Two additional styles of butterfly stroke are similar to the two styles above but without a "second" dolphin kick. This allows the swimmer to conserve energy and be more relaxed.

FINA butterfly stroke rules 
SW 8.1 From the beginning of the first arm stroke after the start and each turn, the body shall be kept on the breast. Underwater kicking on the side is allowed. It is not permitted to roll onto the back at any time.

SW 8.2 Both arms shall be brought forward together over the water and brought backward simultaneously throughout the race, subject to SW 8.5.

SW 8.3 All up and down movements of the legs must be simultaneous. The legs or the feet need not be on the same level, but they shall not alternate. A breaststroke kicking movement is not permitted.

SW 8.4 Both hands must touch the wall simultaneously at each turn and finish of the race, whether above or below the water surface.

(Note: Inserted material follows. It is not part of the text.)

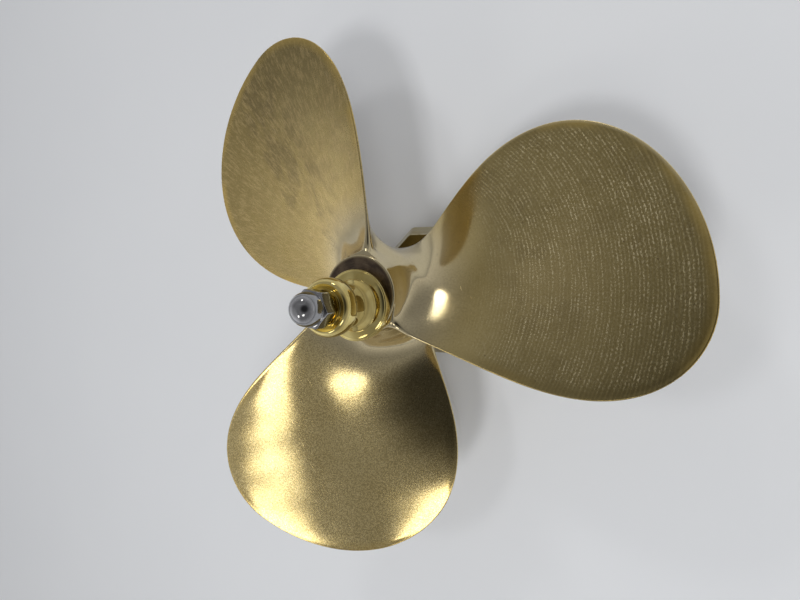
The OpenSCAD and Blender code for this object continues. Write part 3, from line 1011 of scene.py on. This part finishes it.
    gs = M.t.nodes.new("ShaderNodeSeparateXYZ")
    M.t.links.new(geo.outputs["Normal"], gs.inputs[0])
    # painted shade: faces of the blades that look downwards are darker
    back = M.op("MULTIPLY", M.step(gs.outputs[2], -0.05, -0.45), M.step(r, 38.0, 60.0))
    col = M.mix(M.op("MULTIPLY", back, 0.75), col, (0.30, 0.238, 0.138))
    spark = M.noise(M.P, 1.35, 2.0, 0.75)
    col = M.mix(M.op("MULTIPLY", b2, M.op("MULTIPLY", M.step(spark, 0.49, 0.59), 0.48)), col, (0.95, 0.80, 0.46))
    col = M.mix(M.op("MULTIPLY", b2, M.op("MULTIPLY", M.step(spark, 0.49, 0.40), 0.38)), col, (0.34, 0.255, 0.105))
    # painted highlight: a bright line along the rim on one side of the arc-polished blade
    painted_rim_highlight = M.op("MULTIPLY", M.op("MULTIPLY", M.step(rim, 2.4, 0.5), b0), M.step(ang, 0.10, 0.45))
    col = M.mix(M.op("MULTIPLY", painted_rim_highlight, 0.8), col, (1.0, 0.84, 0.48))
    pits = M.op("MULTIPLY", M.step(M.cells(M.P, 0.21), 0.10, 0.05), M.step(patch2, 0.50, 0.60))
    col = M.mix(M.op("MULTIPLY", pits, 0.75), col, (0.22, 0.15, 0.08))

    # gloss
    ro = M.op("MULTIPLY_ADD", b0, 0.13, 0.115)
    ro = M.op("MULTIPLY_ADD", b1, 0.17, ro)
    ro = M.op("MULTIPLY_ADD", b2, 0.035, ro)
    ro = M.op("MULTIPLY_ADD", M.op("SUBTRACT", grain, 0.5), 0.10, ro)
    ro = M.op("MULTIPLY_ADD", M.op("MULTIPLY", spot, b0), 0.16, ro)
    ro = M.op("MULTIPLY_ADD", M.op("SUBTRACT", patch2, 0.5), 0.06, ro)
    ro = M.op("MULTIPLY_ADD", painted_rim_reflection, -0.06, ro)
    ro = M.op("MAXIMUM", ro, 0.06)

    # relief
    h = M.op("MULTIPLY", M.op("MULTIPLY", arcs, b0), 0.9)
    h = M.op("ADD", h, M.op("MULTIPLY", M.op("MULTIPLY", spot, b0), 0.8))
    h = M.op("ADD", h, M.op("MULTIPLY", M.op("ADD", strokes, M.op("MULTIPLY", fine, 0.4)), M.op("MULTIPLY", b1, 0.9)))
    h = M.op("ADD", h, M.op("MULTIPLY", M.op("ADD", speck, M.op("MULTIPLY", swirl, 0.5)), M.op("MULTIPLY_ADD", b2, 0.34, 0.12)))
    h = M.op("ADD", h, M.op("MULTIPLY", spark, M.op("MULTIPLY", b2, 0.22)))
    h = M.op("SUBTRACT", h, M.op("MULTIPLY", scratch, 0.25))
    h = M.op("SUBTRACT", h, M.op("MULTIPLY", pits, 1.2))
    M.bump(h, 0.35, 0.06)
    return M.done(col, ro)


def end_face_material():
    """Turned end of the hub and its bore: darkened metal, ring marks, small pits."""
    M = Mat("bronze_dark_end")
    r = M.op("SQRT", M.op("ADD", M.op("MULTIPLY", M.x, M.x), M.op("MULTIPLY", M.y, M.y)))
    ang = M.op("ARCTAN2", M.y, M.x)
    n1 = M.noise(M.P, 0.16, 3.0, 0.6)
    n2 = M.noise(M.P, 0.9, 3.0, 0.6)
    rings = M.noise(M.vec(M.op("MULTIPLY", r, 4.5), M.op("MULTIPLY", ang, 2.0), 0.0), 1.0, 2.0, 0.6)
    col = M.mix(M.step(n1, 0.38, 0.64), (0.17, 0.125, 0.085), (0.085, 0.062, 0.048))
    col = M.mix(M.op("MULTIPLY", M.step(rings, 0.52, 0.70), 0.45), col, (0.30, 0.24, 0.15))
    col = M.mix(M.op("MULTIPLY", M.step(r, 19.4, 20.4), 0.6), col, (0.45, 0.36, 0.20))
    pits = M.step(M.cells(M.P, 0.45), 0.16, 0.08)
    col = M.mix(M.op("MULTIPLY", pits, 0.6), col, (0.04, 0.03, 0.025))
    ro = M.op("MULTIPLY_ADD", n2, 0.22, 0.24)
    h = M.op("SUBTRACT", M.op("ADD", rings, M.op("MULTIPLY", n2, 0.5)), M.op("MULTIPLY", pits, 0.8))
    M.bump(h, 0.4, 0.06)
    return M.done(col, ro)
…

SW 8.5 At the start and turns, a swimmer is permitted one or more leg kicks and one arm pull under the water, which must bring them to the surface. It shall be permissible for a swimmer to be completely submerged for a distance of not more than 15 metres after the start and after each turn. By that point, the head must have broken the surface. The swimmer must remain on the surface until the next turn or finish.